_TASK DESCRIPTION_. Go through the listing and copy every line word for word.

_DATA EXTRACT_.
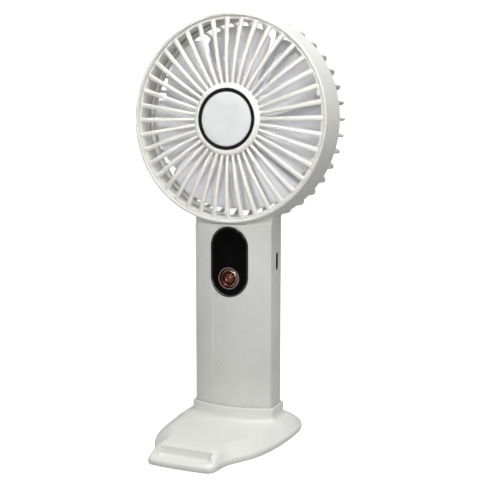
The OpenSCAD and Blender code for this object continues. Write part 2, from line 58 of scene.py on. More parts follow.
handle_low, handle_high = node_box("front_housing")
cover_high = node_box("handle_back")[1]
foot_low, foot_high = node_box("stand_shell")
head_z = sum(corner.z for corner in node_box("motor_shaft")) / 2
handle_half = cover_high.x                  # half of the handle's width
handle_back_y = cover_high.y                # the handle's back; its front lies as far the other way
handle_bottom = handle_low.z
bow = 5.2                                   # how far the front and back faces stand out past the flat sides
bow_r = (handle_half ** 2 + bow ** 2) / (2 * bow)
collar_wall = 1.4
socket_gap = 0.3
slot_half = 13.4
slot_wall = 58.0
slot_floor = 3.0
lip_top = 3.9


def spread(start, end, steps):
    """Evenly spaced values from start to end, both included."""
    return [start + (end - start) * k / steps for k in range(steps + 1)]


def handle_outline(grow=0.0, corner=1.0):
    """Points round the handle's section, from the middle of its front: bowed faces, flat sides, round corners."""
    radius = corner + grow
    middle_y = bow_r - handle_back_y
    x = handle_half + grow - radius
    y = middle_y - sqrt((bow_r + grow - radius) ** 2 - x ** 2)
    turn = asin(x / (bow_r + grow - radius))
    quarter = [((bow_r + grow) * sin(a), middle_y - (bow_r + grow) * cos(a)) for a in spread(0, turn, 16)]
    quarter += [(x + radius * sin(a), y - radius * cos(a)) for a in spread(turn, pi / 2, 5)[1:]]
    right = quarter + [(px, -py) for px, py in reversed(quarter)]
    return right + [(-px, py) for px, py in reversed(right)][1:-1]


def reach(outline, x, y):
    """Where the line from the middle of an outline through a point crosses that outline."""
    for (ax, ay), (bx, by) in zip(outline, outline[1:] + outline[:1]):
        across = x * (by - ay) - y * (bx - ax)
        if abs(across) < 1e-9:
            continue
        along = (ax * (by - ay) - ay * (bx - ax)) / across
        share = (y * ax - x * ay) / across
        if along > 0 and -1e-6 <= share <= 1 + 1e-6:
            return x * along, y * along
    raise ValueError("the line misses the outline")


def bezier(a, b, c, d, t):
    return tuple((1 - t) ** 3 * p + 3 * (1 - t) ** 2 * t * q + 3 * (1 - t) * t * t * r + t ** 3 * s
                 for p, q, r, s in zip(a, b, c, d))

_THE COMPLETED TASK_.
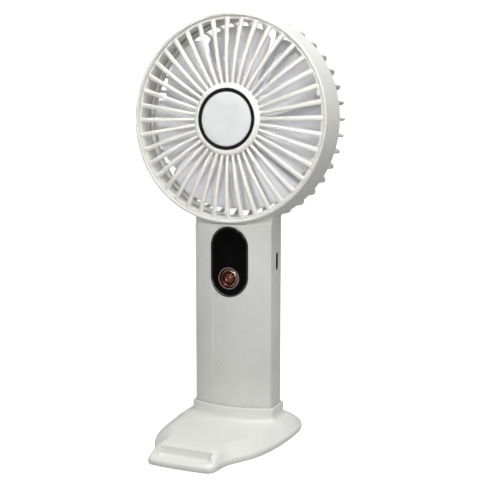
The OpenSCAD and Blender code for this object continues. Write part 2, from line 58 of scene.py on. More parts follow.
handle_low, handle_high = node_box("front_housing")
cover_high = node_box("handle_back")[1]
foot_low, foot_high = node_box("stand_shell")
head_z = sum(corner.z for corner in node_box("motor_shaft")) / 2
handle_half = cover_high.x                  # half of the handle's width
handle_back_y = cover_high.y                # the handle's back; its front lies as far the other way
handle_bottom = handle_low.z
bow = 5.2                                   # how far the front and back faces stand out past the flat sides
bow_r = (handle_half ** 2 + bow ** 2) / (2 * bow)
collar_wall = 1.4
socket_gap = 0.3
slot_half = 13.4
slot_wall = 58.0
slot_floor = 3.0
lip_top = 3.9


def spread(start, end, steps):
    """Evenly spaced values from start to end, both included."""
    return [start + (end - start) * k / steps for k in range(steps + 1)]


def handle_outline(grow=0.0, corner=1.0):
    """Points round the handle's section, from the middle of its front: bowed faces, flat sides, round corners."""
    radius = corner + grow
    middle_y = bow_r - handle_back_y
    x = handle_half + grow - radius
    y = middle_y - sqrt((bow_r + grow - radius) ** 2 - x ** 2)
    turn = asin(x / (bow_r + grow - radius))
    quarter = [((bow_r + grow) * sin(a), middle_y - (bow_r + grow) * cos(a)) for a in spread(0, turn, 16)]
    quarter += [(x + radius * sin(a), y - radius * cos(a)) for a in spread(turn, pi / 2, 5)[1:]]
    right = quarter + [(px, -py) for px, py in reversed(quarter)]
    return right + [(-px, py) for px, py in reversed(right)][1:-1]


def reach(outline, x, y):
    """Where the line from the middle of an outline through a point crosses that outline."""
    for (ax, ay), (bx, by) in zip(outline, outline[1:] + outline[:1]):
        across = x * (by - ay) - y * (bx - ax)
        if abs(across) < 1e-9:
            continue
        along = (ax * (by - ay) - ay * (bx - ax)) / across
        share = (y * ax - x * ay) / across
        if along > 0 and -1e-6 <= share <= 1 + 1e-6:
            return x * along, y * along
    raise ValueError("the line misses the outline")


def bezier(a, b, c, d, t):
    return tuple((1 - t) ** 3 * p + 3 * (1 - t) ** 2 * t * q + 3 * (1 - t) * t * t * r + t ** 3 * s
                 for p, q, r, s in zip(a, b, c, d))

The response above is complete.